Townsend House is an iconic, somewhat creepy building, that is steeped in history for the Deaf community in South Australia. It stands on land that is a real estate goldmine. It is in the much sought after suburb of Brighton in South Australia, just minutes from the beach. It once hosted a school for the deaf and many Deaf people in South Australia have fond memories of going to school there. I dare say that for many the memories might not be so fond, but nevertheless Townsend House is an important part of the history of the South Australian Deaf community.
The response to the sale of Townsend House has been particularly muted. It was nothing like the response to the sale of the Deaf Community Centre at 262 South Terrace in Adelaide. The sale of 262 caused great hurt and anger in the South Australian Deaf community, and rightly so. It is a little different from Townsend House. The Can Do Group that resides within Townsend House acquired 262 by default. They saved the Deaf Society at a time that it was about to go under. The CEO of the time and the president of the Deaf society promised 262 would never be sold. But of course it was. In the process the heart of the Deaf community was ripped out and very little of the profits of 262 were returned to the Deaf community. It was, to put it mildly, disgusting.

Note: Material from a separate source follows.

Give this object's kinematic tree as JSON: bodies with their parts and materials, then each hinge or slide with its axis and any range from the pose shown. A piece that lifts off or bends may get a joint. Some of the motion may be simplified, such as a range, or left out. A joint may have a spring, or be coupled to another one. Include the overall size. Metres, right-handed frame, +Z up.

The land where Townsend House is built has been sold. Unsurprisingly, the Deaf community were not consulted. Indeed you would be hard pressed to find any Deaf people that ever go there now. To be frank it is now just a building that has history and the Deaf community have little and next to nothing to do with it. So it was sold. Not many were angry, not many protested. There were pockets of dissent that had the impact of a pea-shooter. For myself, I just saw it as perfectly sensible business decision that Townsend House have made to ensure their continued survival.
The sale of 262 was also a business decision but it was a little different. It was different because the Deaf community had a real stake in 262. The Deaf community were heavily involved in the establishment of 262. I have seen beautifully handwritten records, written by deaf people, of the fundraising that they did to build 262. In short, 262 was built by and for the Deaf community. They valued 262 in a way that they just don’t in regard to Townsend House. I believed then, as I do now, that it wasn’t necessarily wrong to sell 262, but it was wrong to do it without the full and proper consultation with the Deaf community. I believed then, as I do now, that the Deaf community deserved a fair share of the profits of the sale of 262. They got nothing except a Deaf club in Modbury, with no assets for its upkeep and at a place that is almost inaccessible to the majority of the Deaf community. How the Deaf community was treated in that instance was a disgrace. They were ripped off.
Not so Townsend House. Even though it has history, it is just bricks and mortar. It is no longer a Deaf organisation. It is an organisation that supports children who are Deaf, hard of hearing, Blind, vision impaired, deafblind and other disabilities. The sale of Townsend House was simply a decision that will allow these individuals to still receive support. It also allows Townsend House to position itself as an NDIS provider. It was a business decision, pure and simple.
Until this year I might have been angry about the sale of Townsend House. But I am not. You see working within the NDIS, you see things with a different perspective. You see people with a disability barely surviving. They have minimal support. They are living below the poverty line. You see carers who are looking after kids with very profound disabilities, often more than one child with a disability. You meet them and you begin to discuss the support that they require. You know what? Many of them ask for the bare minimum. It does not matter that you outline to them what might be reasonable and necessary. They still only want the bare minimum.
As an advocate who has spent his working life demanding more and never being satisfied, this is profoundly humbling. Do you know what some of these carers say when you point out that they might be able to get more support? They say, “No, it’s my child, that’s my job.” Even when that “child” happens to be in their 30s or 40s. These parents are waking every morning to dress, shower and feed their “children”. They are often also dealing with severe behavioural issues that require them to be on alert at all times. Yet still they ask for the bare minimum.
That’s the definition of unconditional love! That was my dose of perspective!
Resilience is, of course, necessary for a warrior. But a lack of empathy isn’t.